Well I've been playing with some bamboo shafts and finally after some trial and error I learned how to cut self nocks in the shafts. I've been building as set of bamboo arrows with homemade trade points for my selfbow, so here are a some pictures of the points in different stages, and some finished arrows. I'm cutting the trade points out of 1/16 inch steel plate. Then finish shaping them before I heat temper and then blue the head. The single bevel edge is put on totally with a file as I didn't want to mess with the tempering using a grinder. The points weight between 155-160 grains when finished.

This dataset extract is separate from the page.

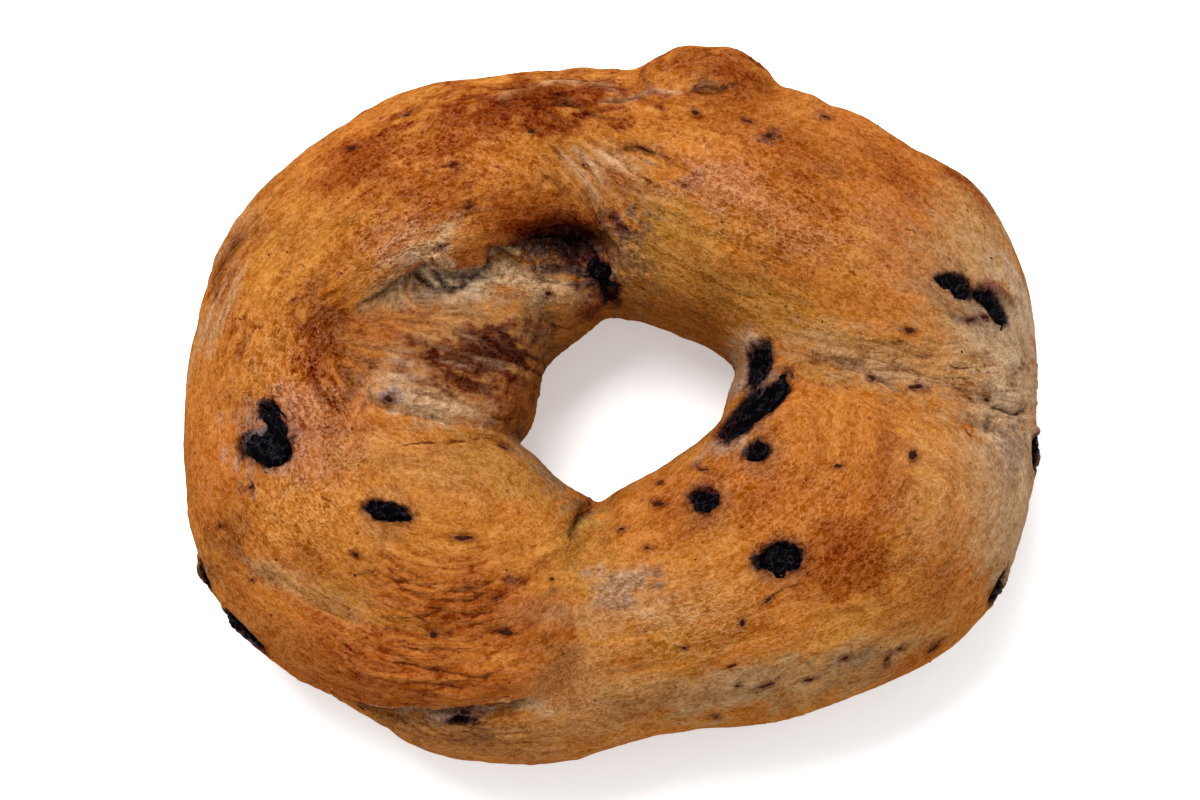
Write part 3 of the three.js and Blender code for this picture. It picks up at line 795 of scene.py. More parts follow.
# Patches of colour: pigment, strength, middle, half width and height, tilt, in picture points.
PATCHES = [
    # back-left turn
    ("gold", 0.8, 285, 255, 75, 55, 45),
    ("orange", 0.5, 215, 430, 30, 80, 0),
    ("orange", 0.6, 440, 165, 90, 34, 12),
    ("russet", 0.7, 520, 108, 110, 26, 4),
    ("russet", 0.15, 360, 158, 50, 26, 25),
    ("gold", 0.6, 262, 196, 50, 18, 42),
    ("gold", 0.4, 556, 190, 40, 20, 0),
    ("pink", 0.6, 410, 250, 46, 40, 0),
    ("pink", 0.6, 312, 430, 65, 60, 0),
    ("bark", 0.4, 335, 342, 30, 50, 0),
    ("russet", 0.5, 314, 345, 18, 34, 20),
    ("maroon", 0.35, 337, 322, 14, 14, 0),
    ("wheat", 0.5, 212, 320, 13, 36, -25),
    ("honey", 0.6, 444, 236, 36, 24, 35),
    ("tan", 0.6, 428, 245, 40, 10, 42),
    # strand into the hole
    ("wheat", 0.9, 460, 345, 100, 62, -10),
    ("orange", 0.6, 388, 326, 46, 18, 0),
    ("honey", 0.6, 440, 322, 60, 14, 0),
    ("wheat", 0.6, 388, 294, 36, 11, 28),
    ("cream", 0.5, 442, 298, 56, 9, 4),
    ("tan", 0.6, 430, 400, 76, 26, -12),
    ("cream", 0.3, 402, 380, 32, 22, -20),
    ("tan", 0.9, 540, 284, 56, 22, -14),
    ("tan", 0.7, 508, 272, 30, 16, 0),
    ("honey", 0.6, 570, 300, 26, 10, -20),
    ("wheat", 0.6, 525, 330, 26, 20, -20),
    ("grey", 0.4, 548, 334, 20, 24, 0),
    ("russet", 0.9, 474, 354, 76, 32, 6),
    ("bark", 0.8, 474, 353, 70, 27, 6),
    ("umber", 0.8, 506, 355, 24, 18, 0),
    ("maroon", 0.25, 488, 358, 40, 20, 0),
    ("umber", 0.5, 492, 356, 38, 16, 0),
    ("umber", 0.5, 462, 382, 24, 9, -10),
    ("umber", 0.4, 440, 352, 30, 8, 0),
    ("umber", 0.4, 480, 336, 30, 7, 0),
    ("wheat", 0.5, 500, 300, 34, 13, 0),
    ("grey", 0.3, 505, 302, 34, 13, 0),
    ("russet", 0.5, 513, 398, 22, 32, 0),
    ("orange", 0.5, 498, 410, 16, 12, 0),
    ("russet", 0.8, 588, 306, 14, 9, 20),
    ("cream", 0.95, 456, 279, 58, 13, 6),
    ("plum", 0.5, 452, 281, 44, 8, 6),
    # painted shade under the torn flakes
    ("deep_shade", 0.3, 436, 283, 24, 6, 20),
    ("orange", 0.8, 468, 256, 24, 14, 10),
    # torn hollow: the brown of its crumb, and painted shade in its depths
    ("umber", 0.9, 554, 252, 46, 20, -10),
    ("umber", 0.9, 560, 244, 36, 12, -4),
    ("deep_shade", 0.9, 568, 240, 28, 7, -4),
    ("deep_shade", 0.95, 594, 256, 8, 18, 15),
    ("deep_shade", 0.9, 604, 278, 10, 18, 30),
    ("umber", 0.8, 592, 280, 10, 26, 30),
    ("umber", 0.8, 562, 256, 34, 16, -10),
    ("umber", 0.8, 582, 277, 12, 7, 30),
    ("ash", 0.3, 548, 256, 24, 7, -20),
    ("wheat", 0.9, 552, 267, 28, 7, -8),
    ("grey", 0.9, 552, 266, 30, 8, -8),
    ("maroon", 0.6, 576, 262, 28, 11, 14),
    ("deep_shade", 0.7, 574, 243, 28, 12, 8),
    ("deep_shade", 0.5, 590, 268, 14, 14, 40),
    # back-right turn
    ("orange", 0.6, 890, 180, 80, 40, -38),
    ("pink", 0.4, 905, 252, 70, 44, -40),
    ("gold", 0.7, 820, 320, 90, 26, -20),
    ("honey", 0.6, 610, 175, 50, 36, -30),
    ("cream", 0.3, 622, 160, 34, 12, -8),
    ("wheat", 0.6, 650, 190, 46, 18, -25),
    ("orange", 0.6, 626, 176, 20, 10, -10),
    ("olive", 0.8, 670, 245, 60, 60, -20),
    ("gold", 0.4, 690, 270, 40, 30, -20),
    ("grey", 0.5, 622, 255, 28, 52, 0),
    ("pink", 0.6, 725, 185, 60, 32, -20),
    ("pink", 0.4, 800, 235, 60, 24, -25),
    ("olive", 0.7, 770, 310, 90, 30, -25),
    ("wheat", 0.6, 860, 348, 80, 14, -8),
    ("wheat", 0.6, 970, 235, 56, 70, 20),
    ("tan", 0.8, 990, 320, 56, 110, 0),
    ("wheat", 0.5, 955, 320, 56, 90, 0),
    ("ash", 0.9, 1016, 340, 32, 84, 0),
    ("cream", 0.8, 1012, 420, 40, 130, 0),
    ("cream", 0.8, 1005, 345, 44, 70, 0),
    ("wheat", 0.8, 900, 366, 150, 30, -8),
    ("cream", 0.4, 875, 372, 60, 12, -18),
    # front-right turn
    ("gold", 0.2, 800, 430, 100, 60, -20),
    ("orange", 0.3, 830, 440, 80, 50, -20),
    ("honey", 0.6, 680, 600, 90, 50, 10),
    ("gold", 0.5, 730, 560, 60, 40, 0),
    ("tan", 1.0, 1006, 495, 56, 100, 8),
    ("cream", 0.6, 1008, 490, 44, 90, 8),
    ("honey", 0.7, 945, 490, 60, 90, 10),
    ("wheat", 0.9, 700, 690, 150, 26, 8),
    ("tan", 0.8, 750, 688, 90, 20, 12),
    ("wheat", 0.85, 850, 665, 90, 26, 22),
    ("olive", 0.4, 690, 645, 60, 20, 10),
    ("grey", 0.5, 850, 662, 34, 12, 20),
    # front-left turn
    ("honey", 0.6, 430, 465, 90, 32, -10),
    ("gold", 0.6, 400, 530, 110, 44, -15),
    ("gold", 0.8, 545, 560, 40, 40, 0),
    ("olive", 0.5, 510, 475, 90, 26, -32),
    ("grey", 0.6, 545, 466, 60, 16, -38),
    ("orange", 0.8, 455, 602, 96, 46, 5),
    ("orange", 1.0, 400, 678, 160, 50, -6),
    ("bark", 0.4, 226, 545, 24, 40, -20),
    ("tan", 0.6, 300, 588, 64, 12, -25),
    ("honey", 0.6, 330, 596, 50, 12, -20),
    ("gold", 0.5, 310, 592, 50, 12, -25),
    ("olive", 0.5, 345, 590, 30, 14, -10),
    ("olive", 0.5, 405, 622, 40, 10, 0),
    ("grey", 0.4, 562, 496, 30, 10, -35),
    ("olive", 0.5, 590, 560, 44, 40, 0),
    ("olive", 0.6, 578, 525, 14, 24, 10),
    ("tan", 0.4, 600, 612, 90, 22, 0),
    ("wheat", 0.3, 608, 578, 34, 18, 0),
    ("ash", 0.4, 622, 588, 34, 22, 0),
    ("grey", 0.4, 618, 590, 30, 18, 0),
    ("wheat", 0.6, 575, 685, 44, 40, 0),
    # the turn beneath, and the knob
    ("honey", 0.8, 470, 742, 120, 24, -6),
    ("wheat", 0.5, 560, 725, 60, 26, 0),
    ("ash", 0.6, 430, 713, 90, 6, -3),
    ("tan", 0.8, 528, 706, 28, 9, -8),
    ("honey", 0.5, 612, 695, 50, 46, 0),
    ("grey", 0.5, 710, 88, 20, 6, 0),
    ("russet", 0.4, 715, 62, 56, 20, 0),
    # smaller marks
    ("ash", 0.8, 1010, 440, 22, 34, 0),
    ("cream", 0.7, 1008, 398, 34, 22, 0),
    ("plum", 0.12, 1008, 446, 18, 20, 0),
    ("lilac", 0.7, 388, 398, 14, 8, 0),
    ("plum", 0.5, 974, 318, 22, 6, -10),
    ("plum", 0.4, 985, 388, 16, 6, -10),
    ("russet", 0.8, 996, 290, 28, 5, -33),
    ("ash", 0.5, 268, 440, 34, 42, 0),
    ("pink", 0.6, 300, 440, 30, 50, 0),
    ("cream", 0.7, 750, 345, 24, 12, -20),
    ("ash", 0.7, 740, 372, 12, 22, 20),
    ("ash", 0.7, 756, 385, 24, 6, 32),
    ("russet", 0.8, 722, 434, 16, 10, 40),
    ("cream", 0.6, 743, 437, 8, 14, 0),
    ("ash", 0.6, 716, 448, 24, 7, 30),
    ("olive", 0.6, 825, 372, 44, 9, -10),
    ("plum", 0.3, 688, 173, 18, 9, 0),
    ("plum", 0.5, 620, 222, 16, 12, -20),
    ("plum", 0.5, 770, 136, 12, 10, -20),
    ("plum", 0.5, 507, 576, 8, 5, 0),
    ("plum", 0.6, 658, 578, 7, 11, -10),
    ("plum", 0.2, 462, 716, 26, 7, 0),
]
BROKEN_UP = ("russet", "bark", "umber", "grey", "ash", "lilac", "plum", "deep_shade")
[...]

Here are a some pictures of the first three arrows I finished. I just got in a bit ago testing these with my selfbow and she loves them.


----------



## spurgersalty (Jun 29, 2010)

Wow!!!! That is slick!!


----------



## SpecTakleLure (Jul 8, 2011)

You're the man... The bamboo arrows with the 155gr trade points and self nocks and wrapped feather are truly awesome. Are the feathers glued as well as wrapped? Thanks for sharing!


----------



## bountyhunter (Jul 6, 2005)

Thanks guys!!!!

I do cheat and use fletching tape on the feathers before wraping them. That gives me a really good helicoil.


----------



## wacker (Mar 22, 2006)

something to be proud of right there BH, Pretty work!!:cheers:


----------



## bountyhunter (Jul 6, 2005)

Thanks I am proud of them and will be even prouder if I can take a deer (any legal deer) with them this coming weekend.


----------



## Trouthunter (Dec 18, 1998)

Dang D, you just keep getting better and better. You're ate up with that ain't ya? 

TH


----------



## bountyhunter (Jul 6, 2005)

Trouthunter said:


> Dang D, you just keep getting better and better. You're ate up with that ain't ya?
> 
> TH


Ok now you are starting to sound like my wife......

BTW as soon as I get my feather splicing gear out (have done any lately) I'll get your arrow finished.


----------